Pero, claro está, las altas esferas se relacionan con las
altas esferas, e investigar la muerte de una persona de cierta relevancia
implica molestar a otras tan relevantes o más, por lo que el interés del la
policía y del Gobernador Civil por el caso no es tanto averiguar la verdad como
zanjar la investigación de forma rápida. Ana, en cambio, está más preocupada por la verdad, lo cual la conduce a actuar con su cuenta. Esto la lleva a mantener una relación de “amor-odio” (mucho odio y poquísimo amor) con
el policía encargado de la investigación, un tipo duro, que si está ahí no es
precisamente para cuestionar el régimen, y que está lo bastante asendereado
para saber, sin que nadie se lo diga, cuándo y ante quién debe parar. En
definitiva, un tipo tan expeditivo como pragmático, sabedor de que su papel en la
policía no es hacer justicia, sino ganarse la vida.

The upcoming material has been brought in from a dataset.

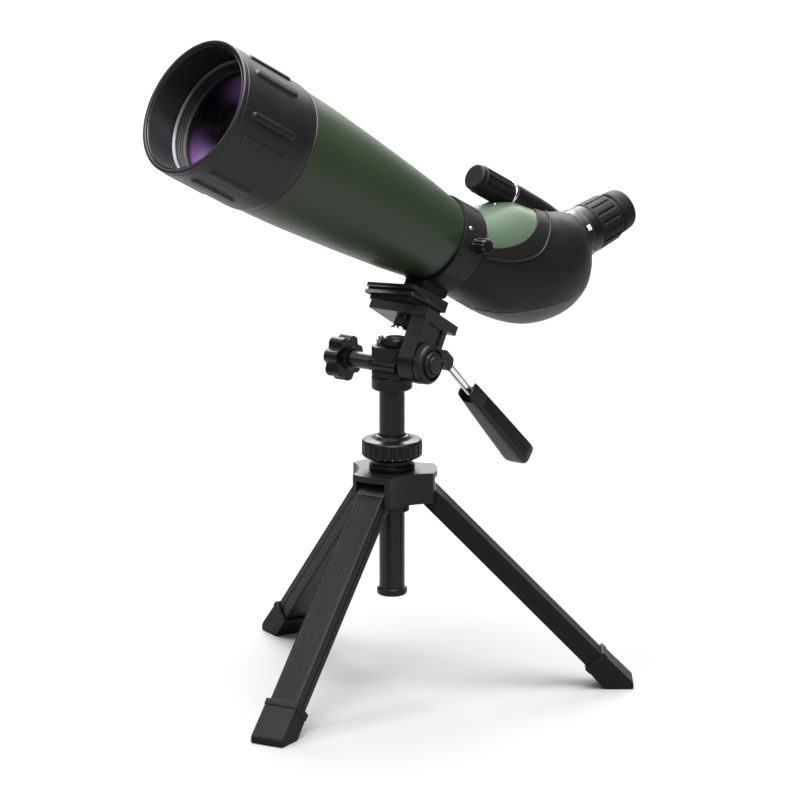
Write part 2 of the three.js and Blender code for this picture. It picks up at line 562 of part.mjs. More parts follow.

En esa acción Ana acaba recurriendo a una familiar: Beatriz.
Una experta lingüista capaz de extraer un buen número de conclusiones de
cualquier cosa expresada con palabras. Beatriz, además, ha sufrido también la
depuración del franquismo, y malvive en su casa a la espera de poder prosperar,
gracias a sus investigaciones, en el extranjero. Así llegamos a una novela en
la cual el lenguaje y la literatura toma forma como parte de la acción, lo que
siempre agradecen los lectores, porque de alguna manera implica conectar con su
mundo. Por último, que la pareja protagonista no sea “chico-chica” no deja de ser una
novedad en los tiempos que corren, y como no hay pareja literaria sin antagonismo,
en esta ocasión es la diferencia de edad lo que ofrece las distancias
necesarias para complementarse y sorprenderse mutuamente.
El entorno de los personajes es asfixiante debido a la
censura y al control absoluto de lo que se dice y hasta de lo que se piensa, a
poco que se acierte a expresarlo. Aumenta esa sensación el hecho de que las
protagonistas sean mujeres, porque en esa época una mujer actuando por su
cuenta, yendo, viniendo y decidiendo no dejaba de ser una excepción y, como
toda excepción, algo cuestionado y llamativo. Hasta el hecho de vivir sola
precisa explicación. Colabora a ese ambiente cierto “maniqueísmo”
en los personajes: de los opuestos con más o menos intensidad al franquismo se
da la visión amable, esforzada, sacrificada, resignada, mientras que los
integrados en el régimen son tipos que han sacrificado su sensibilidad, que
miran hacia otro lado, o que, directamente, se aprovechan de la situación; solo
el policía acaba teniendo un perfil más real, pues tiene sus luces y sus sombras.
En consecuencia, las aventuras de la protagonista ganan en intensidad, porque cuando
el entorno no le es hostil, le resulta impotente.
El resultado, una novela que acaba enganchando al
lector, con una trama ejecutada con maestría, y que merece la pena leer.